Rehab wasn’t easy, even as Ed Koch and Rudy Giuliani wiped the subway of its famously colorful coat. In 1994, the MTA decided it would no longer indulge the imaginations of Hollywood filmmakers. "We don’t look fondly on projects that depict the system as being out of control,” a spokesman said. "We don’t want bullets whizzing around subway cars. We don’t want bloody bodies strewn all over the subway cars.”
“There’s a perception out there,” Governor Mario Cuomo remarked in 1992, “that New York State is New York City and New York City is Manhattan and Manhattan is a subway that murders people every night.”
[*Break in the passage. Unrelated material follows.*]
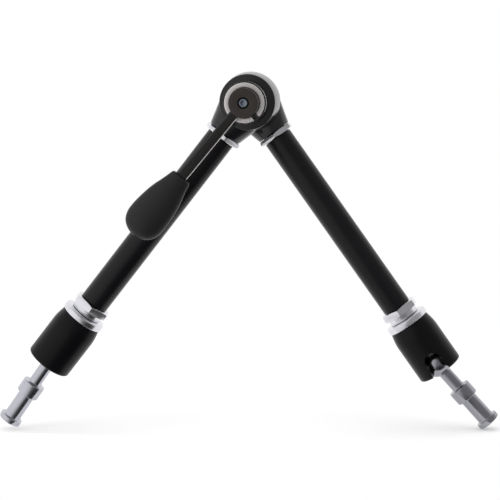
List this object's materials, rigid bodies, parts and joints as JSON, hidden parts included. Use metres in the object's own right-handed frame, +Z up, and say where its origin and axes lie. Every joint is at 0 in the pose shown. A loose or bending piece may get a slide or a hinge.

New Yorkers hadn’t necessarily thought of it that way. When Leslie Harris shot "Just Another Girl on the IRT" that year, she saw the system as representative of the city’s energy. The title was meant to illustrate the gap between straphangers’ perception and reality; the wrongness of the easy judgments invited by travelers’ extended proximity.
These days, even the bad moments aren’t so bad anymore. When Lena Dunham’s character in "Girls" falls asleep on a Coney Island-bound train, her purse is removed so gently she doesn’t even wake up.